También nosotros, cristianos en camino, al inicio del año
sentimos la necesidad de volver a comenzar desde el centro, de dejar atrás los
fardos del pasado y de empezar de nuevo desde lo que importa.
Aquí
está hoy, frente a nosotros, el punto de partida: la Madre de Dios. Porque
María es exactamente como Dios quiere que seamos nosotros, como quiere que sea
su Iglesia: Madre tierna, humilde, pobre de cosas y rica de amor, libre del
pecado, unida a Jesús, que custodia a Dios en su corazón y al prójimo en su
vida. Para recomenzar, contemplemos a la Madre. En su corazón palpita el
corazón de la Iglesia. La fiesta de hoy nos dice que para ir hacia delante es
necesario volver de nuevo al pesebre, a la Madre que lleva en sus brazos a
Dios.
La
devoción a María no es una cortesía espiritual, es una exigencia de la vida
cristiana. Contemplando a la Madre nos sentimos animados a soltar tantos pesos
inútiles y a encontrar lo que verdaderamente cuenta.
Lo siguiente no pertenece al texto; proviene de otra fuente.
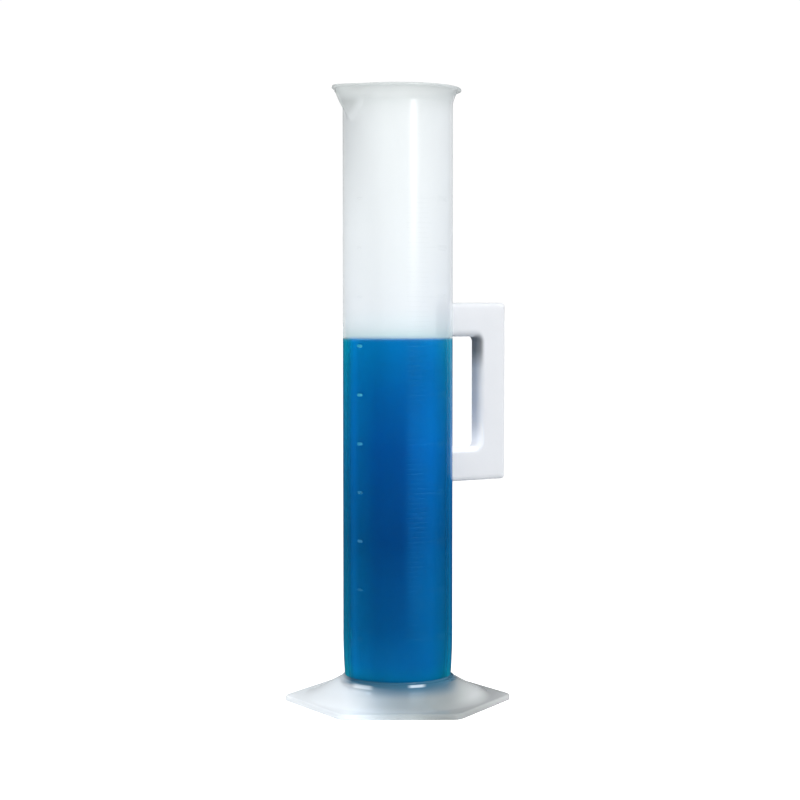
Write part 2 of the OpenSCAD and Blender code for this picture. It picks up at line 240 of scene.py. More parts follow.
def foot_mesh():
    n = 360
    rows = []        # (kind, value, z): kind "r" is a radius, "h" an inset from the hexagon
    rows += [("r", SPIGOT_R + 0.12, COLLAR_Z - 6), ("r", SPIGOT_R + 0.12, COLLAR_Z - 0.5), ("r", SPIGOT_R + 0.5, COLLAR_Z - 0.05), ("r", COLLAR_R - 0.7, COLLAR_Z)]
    rows += [("r", COLLAR_R - 0.2, COLLAR_Z - 0.15), ("r", COLLAR_R + 0.15, COLLAR_Z - 0.6)]
    r0, z0 = COLLAR_R + 0.5, COLLAR_Z - 1.15
    m = 16
    for i in range(m + 1):
        t = i / m
        rr = r0 + (CONE_R - r0) * t
        zz = FLANGE + (z0 - FLANGE) * (1 - t) ** 1.22
        rows.append(("r", rr, zz))
    rows += [("h", 1.8, FLANGE - 0.02), ("h", 1.1, FLANGE - 0.1), ("h", 0.5, FLANGE - 0.4), ("h", 0.12, FLANGE - 0.9), ("h", 0.0, FLANGE - 1.5), ("h", 0.0, 1.7), ("h", 0.0, 0.7), ("h", 0.2, 0.2), ("h", 0.7, 0.0),
             ("h", 2.6, 0.0), ("h", 3.1, 0.2), ("h", 3.25, 0.6), ("h", 3.35, 1.1), ("h", 3.7, 1.6), ("h", 4.4, FLANGE - SHELL)]
    for i in range(m + 1):
        t = 1 - i / m
        rr = (COLLAR_R + 1.5) + (CONE_R - 8 - COLLAR_R - 1.5) * t
        zz = (FLANGE - SHELL) + (z0 - FLANGE - 2.4) * (1 - t) ** 1.15
        rows.append(("r", rr, zz))
    top = rows[-1][2]
    rows += [("r", COLLAR_R + 0.4, top - 0.5), ("r", COLLAR_R, top - 1.4), ("r", COLLAR_R, 3.0), ("r", COLLAR_R - 0.1, 1.6), ("r", COLLAR_R - 0.6, 1.2), ("r", SPIGOT_R + 0.4, 1.2), ("r", SPIGOT_R, 1.6),
             ("r", SPIGOT_R, 7.6), ("r", SPIGOT_R - 1, BOTTOM_Z - SHELL), ("r", 30, BOTTOM_Z - SHELL), ("r", 20, BOTTOM_Z - SHELL), ("r", 9, BOTTOM_Z - SHELL), ("r", 7.4, BOTTOM_Z - SHELL - 0.5), ("r", 7, BOTTOM_Z - SHELL - 1.6),
             ("r", 7, 0.6), ("r", 6.8, 0.1), ("r", 6.2, 0.0), ("r", 2.0, 0.0), ("r", 0.0, 0.0)]
    bottom = len(rows)
    rows += [("r", 0.0, BOTTOM_Z - 0.06), ("r", 20, BOTTOM_Z - 0.06), ("r", SPIGOT_R - 3, BOTTOM_Z - 0.06), ("r", SPIGOT_R - 0.8, BOTTOM_Z + 0.5), ("r", SPIGOT_R + 0.12, BOTTOM_Z + 3)]
    verts, rings = [], []
    for kind, val, z in rows:
        if kind == "r" and val < 1e-6:
            rings.append([len(verts)])
            verts.append((0, 0, z))
            continue
        ring = []
        for k in range(n):
            a = 2 * math.pi * k / n
            r = val if kind == "r" else hex_radius(a, val)
            ring.append(len(verts))
            verts.append((r * math.cos(a), r * math.sin(a), z))
        rings.append(ring)
    faces = []
    def join(p, q):
        for k in range(n):
            m2 = (k + 1) % n
            if len(p) == 1:
                faces.append((p[0], q[k], q[m2]))
            elif len(q) == 1:
                faces.append((p[k], q[0], p[m2]))
            else:
                faces.append((p[k], q[k], q[m2], p[m2]))
    for i in range(bottom - 1):
        join(rings[i], rings[i + 1])
    for i in range(bottom, len(rings) - 1):
        join(rings[i], rings[i + 1])
    join(rings[-1], rings[0])
    # ribs, each a closed strip just clear of the walls it stands between
    def rib(a, pts, w=1.1):
        base = len(verts)
        c, s = math.cos(a), math.sin(a)
        for side in (-1, 1):
            for r, z in pts:
                verts.append((r * c - side * w * s, r * s + side * w * c, z))
        m3 = len(pts)
        faces.append(tuple(base + i for i in range(m3)))
        faces.append(tuple(base + m3 + i for i in reversed(range(m3))))
        for i in range(m3):
            j = (i + 1) % m3
            faces.append((base + i, base + m3 + i, base + m3 + j, base + j))
    for k in range(6):
        a = math.radians(30 + 60 * k)
        rib(a, [(7.1, 0.8), (SPIGOT_R - 0.1, 0.8 + 0.5), (SPIGOT_R - 0.1, 7.4), (SPIGOT_R - 1.1, BOTTOM_Z - SHELL - 0.08), (8.9, BOTTOM_Z - SHELL - 0.08), (7.2, BOTTOM_Z - SHELL - 1.7)])
        cone = []
        for i in range(9):
            t = i / 8
            rr = (COLLAR_R + 1.6) + (CONE_R - 8 - COLLAR_R - 1.6) * t
            zz = (FLANGE - SHELL) + (z0 - FLANGE - 2.4) * (1 - (rr - COLLAR_R - 1.5) / (CONE_R - 8 - COLLAR_R - 1.5)) ** 1.15 - 0.08
            cone.append((rr, zz))
        edge = hex_radius(a, 4.6)
        rib(a, [(COLLAR_R + 0.1, 1.4), (edge, 0.8), (edge, FLANGE - SHELL - 0.3), (edge - 2, FLANGE - SHELL - 0.08)] + cone[::-1] + [(COLLAR_R + 0.1, top - 1.5)])
    return verts, faces

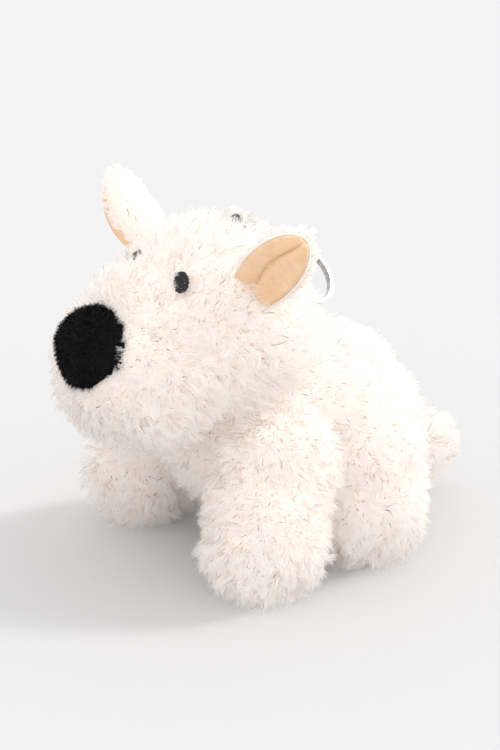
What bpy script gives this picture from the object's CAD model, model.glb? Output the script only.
"""Plush dog on a key ring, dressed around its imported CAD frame: puffed covers with real pile on them,
velour-lined ears, a short-pile nose, stitched eyes and nickel-plated hardware. Metres, seeded."""

import math

import bmesh
import bpy
import numpy as np
from mathutils import Matrix, Vector, noise
from mathutils.kdtree import KDTree


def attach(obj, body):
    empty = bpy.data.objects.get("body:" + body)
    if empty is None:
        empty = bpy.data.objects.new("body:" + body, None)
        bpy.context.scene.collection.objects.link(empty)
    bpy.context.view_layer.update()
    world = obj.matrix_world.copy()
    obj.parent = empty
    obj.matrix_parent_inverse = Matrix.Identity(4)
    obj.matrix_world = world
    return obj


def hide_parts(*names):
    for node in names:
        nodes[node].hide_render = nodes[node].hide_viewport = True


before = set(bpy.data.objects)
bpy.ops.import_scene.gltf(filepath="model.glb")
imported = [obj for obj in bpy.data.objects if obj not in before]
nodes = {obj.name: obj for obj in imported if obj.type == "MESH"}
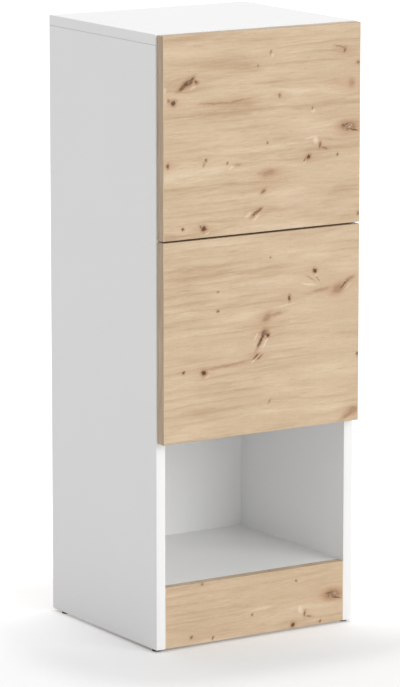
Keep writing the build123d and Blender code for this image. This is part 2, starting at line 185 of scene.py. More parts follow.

El don de la Madre, el don
de toda madre y de toda mujer es muy valioso para la Iglesia, que es madre y
mujer.
Y
mientras el hombre frecuentemente abstrae, afirma e impone ideas; la mujer, la
madre, sabe custodiar, unir en el corazón, vivificar. Para que la fe no se
reduzca sólo a una idea o doctrina, todos necesitamos de un corazón de madre,
que sepa custodiar la ternura de Dios y escuchar los latidos del hombre. Que la
Madre, que es el sello especial de Dios sobre la humanidad, custodie este año y
traiga la paz de su Hijo al corazón de todos los hombres y al mundo entero.